Chaque pays au monde a une histoire ferroviaire très différente, et surtout chaque pays a des techniques ferroviaires (écartements, nature du courant de traction électrique, signalisation, systèmes de freinage, etc.) qui créent autant de "frontières techniques » empêchant une internationalisation, publique ou privée d'ailleurs. Si une automobile, un avion, un bateau peut allier librement sur n'importe quelle route, n'importe quel aéroport ou port, c'est parce que sont les modes de transports qui n'ont que très peu de liens avec le milieu dans lequel leurs véhicules évoluent. Le train doit tout au chemin de fer : son guidage (fait par l'aiguilleur au sol), son alimentation électrique, sa signalisation, sa sécurité (immense, d'ailleurs), ses horaires cadencés à la minute près, mais chaque réseau et chaque pays ont, depuis des décennies, adopté, en toute liberté nationale des techniques différentes dont la transformation serait, économiquement et techniquement, une aberration.

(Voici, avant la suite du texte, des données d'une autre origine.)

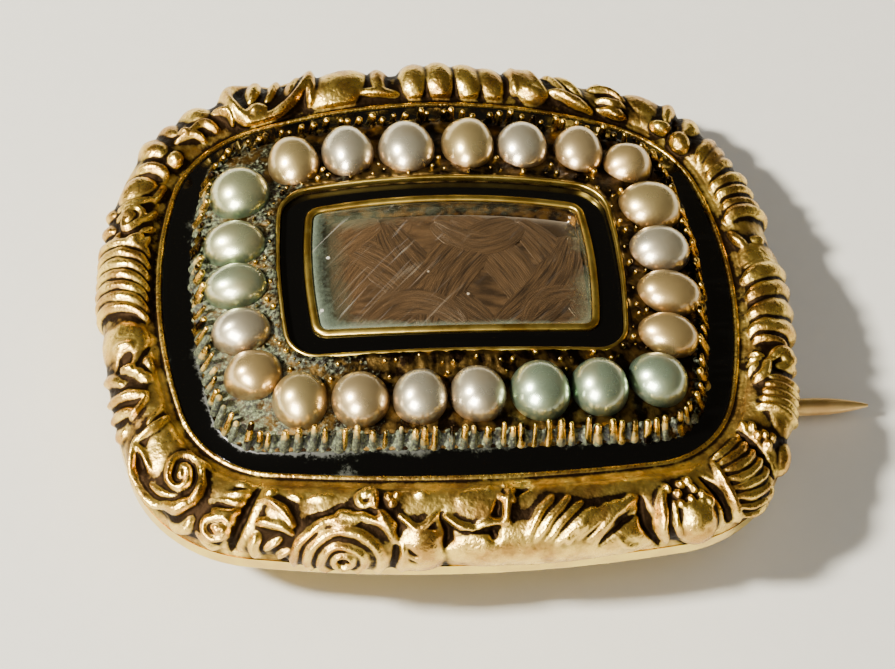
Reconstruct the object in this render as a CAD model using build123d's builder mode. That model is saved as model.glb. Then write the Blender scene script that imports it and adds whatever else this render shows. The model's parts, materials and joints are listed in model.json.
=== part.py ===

A un possible investisseur passionné de transports, nous dirions volontiers d'acheter un avion ou un autocar. IL fera ce qu'il voudra et, éventuellement, il fera fortune, après l'avoir peint d'une belle couleur, en allant librement dans les airs ou sur les routes de France. Nous lui déconseillerons d'acheter un TGV : il jettera le gant, découragé par une montagne de contraintes techniques nécessaires qui ne lui laissera aucune liberté, sauf celle de la couleur de son train et de la marque du café servi au bar.

Imagine-t-on une justice, une police, une santé, une instruction, un réseau routier qui ne soient pas des services publics ? Les Français admettent très bien que ces institutions ne soient pas placées sous les dures et aveugles lois du rendement. Le chemin de fer français a peiné à être vu de cette manière, et nous ne souhaitons pas à la SNCF de devenir une sorte d'EDF et que le contrôleur, personnage mythique et attachant, ne soit remplacé par un compteur Linky.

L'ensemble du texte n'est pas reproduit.